This is the dataset distributed in my paper "Segmentation-based Phishing URL Detection". The paper is published in WI-IAT '21: IEEE/WIC/ACM International Conference on Web Intelligence and Intelligent Agent Technology. Paper is available @.https://doi.org/10.1145/3486622.3493983
Phishing Dataset : We collected phishing URLs from PhishTank , the most popular site distributing phishing websites, from May 2021 to June 2021.

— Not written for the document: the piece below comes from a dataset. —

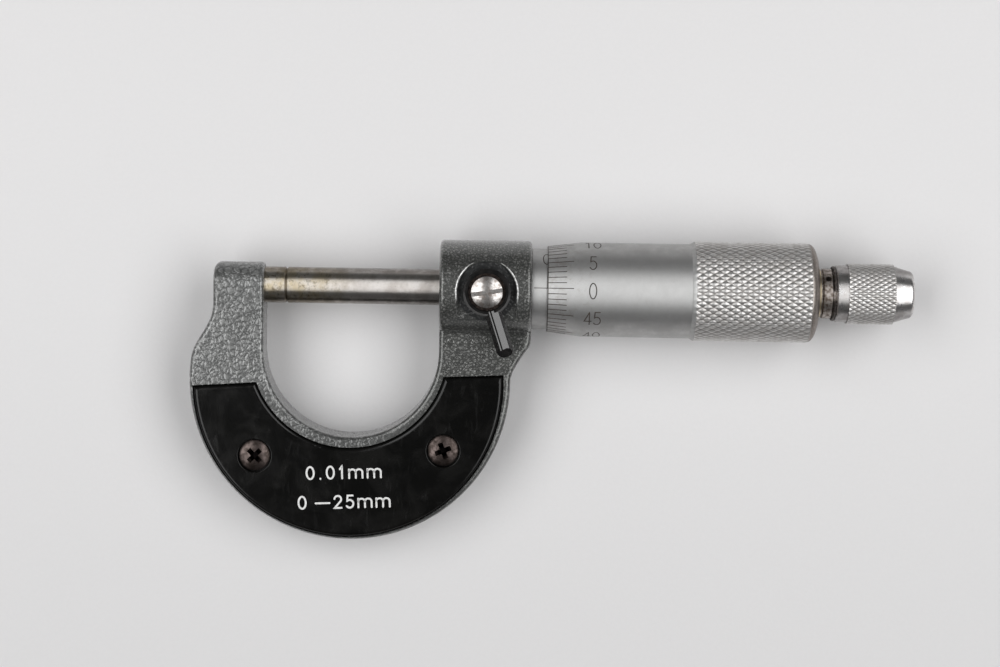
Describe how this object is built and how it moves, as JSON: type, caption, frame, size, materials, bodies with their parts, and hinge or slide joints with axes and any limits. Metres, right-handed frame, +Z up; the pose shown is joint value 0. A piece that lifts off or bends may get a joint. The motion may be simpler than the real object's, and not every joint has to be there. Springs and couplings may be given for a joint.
{
  "type": "outside micrometer",
  "caption": "C-frame outside micrometer with a screw thimble, ratchet knob and lever lock, lying flat and closed at zero.",
  "frame": {"origin": "centre of the anvil's measuring face, on the spindle axis", "axes": "+X along the spindle axis from the anvil towards the thimble and ratchet; +Z up from the table the micrometer lies on; the C-frame hangs towards -Y"},
  "size_m": [0.1301, 0.0549, 0.0189],
  "materials": {
    "frame_paint": "grey hammered enamel, semi-gloss",
    "cover_plastic": "black moulded plastic, satin",
    "dark_steel": "browned steel, semi-matt",
    "ground_steel": "ground and lapped steel, slightly stained",
    "carbide": "lapped hard metal",
    "satin_chrome": "satin chromium plate",
    "bright_chrome": "bright polished plate",
    "plain_steel": "plain machined steel, oiled",
    "brass": "plain turned brass",
    "lever_plastic": "black lacquered, glossy"
  },
  "bodies": {
    "frame": {"frame": "frame_paint", "front_cover": "cover_plastic", "back_cover": "cover_plastic", "cover_screws": "dark_steel", "anvil": "ground_steel", "anvil_tip": "carbide", "threaded_bush": "plain_steel", "adjusting_nut": "plain_steel"},
    "sleeve": {"sleeve": "satin_chrome"},
    "spindle_tip": {"spindle_tip": "carbide"},
    "thimble": {"spindle": "ground_steel", "thimble_connector": "plain_steel", "thimble": "satin_chrome", "tail_washer": "brass", "ratchet_stem": "dark_steel", "snap_ring": "dark_steel"},
    "ratchet_knob": {"ratchet_knob": "bright_chrome", "knob_bush": "plain_steel", "clutch_spring": "dark_steel"},
    "clutch_disc": {"clutch_disc": "plain_steel"},
    "lock_pad": {"lock_pad": "brass"},
    "lock_lever": {"lock_screw": "plain_steel", "lock_lever": "lever_plastic", "lock_washer": "dark_steel", "lock_cap_screw": "bright_chrome"}
  },
  "joints": [
    {"name": "spindle_advance", "type": "slide", "parent": "frame", "child": "spindle_tip", "axis": [1, 0, 0], "range_m": [0, 0.025]},
    {"name": "thimble_turn", "type": "hinge", "parent": "spindle_tip", "child": "thimble", "pos_m": [0, 0, 0], "axis": [1, 0, 0], "range_deg": [0, 18000]},
    {"name": "ratchet_slip", "type": "hinge", "parent": "thimble", "child": "ratchet_knob", "pos_m": [0.1, 0, 0], "axis": [1, 0, 0], "continuous": true},
    {"name": "clutch_lift", "type": "slide", "parent": "ratchet_knob", "child": "clutch_disc", "axis": [1, 0, 0], "range_m": [0, 0.0005], "stiffness_N_per_m": 900, "springref_m": -0.002, "deforming": ["clutch_spring"]},
    {"name": "sleeve_zero", "type": "hinge", "parent": "frame", "child": "sleeve", "pos_m": [0.06, 0, 0], "axis": [1, 0, 0], "range_deg": [-15, 15]},
    {"name": "lock_advance", "type": "slide", "parent": "frame", "child": "lock_pad", "axis": [0, -0.1039, 0.9946], "range_m": [-0.000093333, 0.000029166]},
    {"name": "lock_turn", "type": "hinge", "parent": "lock_pad", "child": "lock_lever", "pos_m": [0.03615, 0, 0], "axis": [0, -0.1039, 0.9946], "range_deg": [-48, 15]}
  ],
  "couplings": [
    {"joint": "thimble_turn", "follows": "spindle_advance", "rad_per_m": 12566},
    {"joint": "lock_turn", "follows": "lock_advance", "rad_per_m": 8976}
  ]
}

Legitimate Dataset : Legitimate URLs were prepared by the following steps:
- legitimate domains were chosen randomly from a set of domains included in the IP2Location dataset consistently from January 2021 to March 2021,
- Each chosen domain was accessed by Apache Nutch crawler to gather the web pages located in the same domain at most 100 pages, and
- A legitimate URL was randomly chosen from the gathered URLs in each domain. Note that URLs in IP2Location consist of both legitimate and phishing URLs; however, we assume that most URLs are legitimate.
A balanced dataset with 10,000 legitimate and 10,000 phishing URLs and an imbalanced dataset with 50,000 legitimate and 5,000 phishing URLs were prepared.
Label 0 represents Legitimate URL
Label 1 represents Phishing URL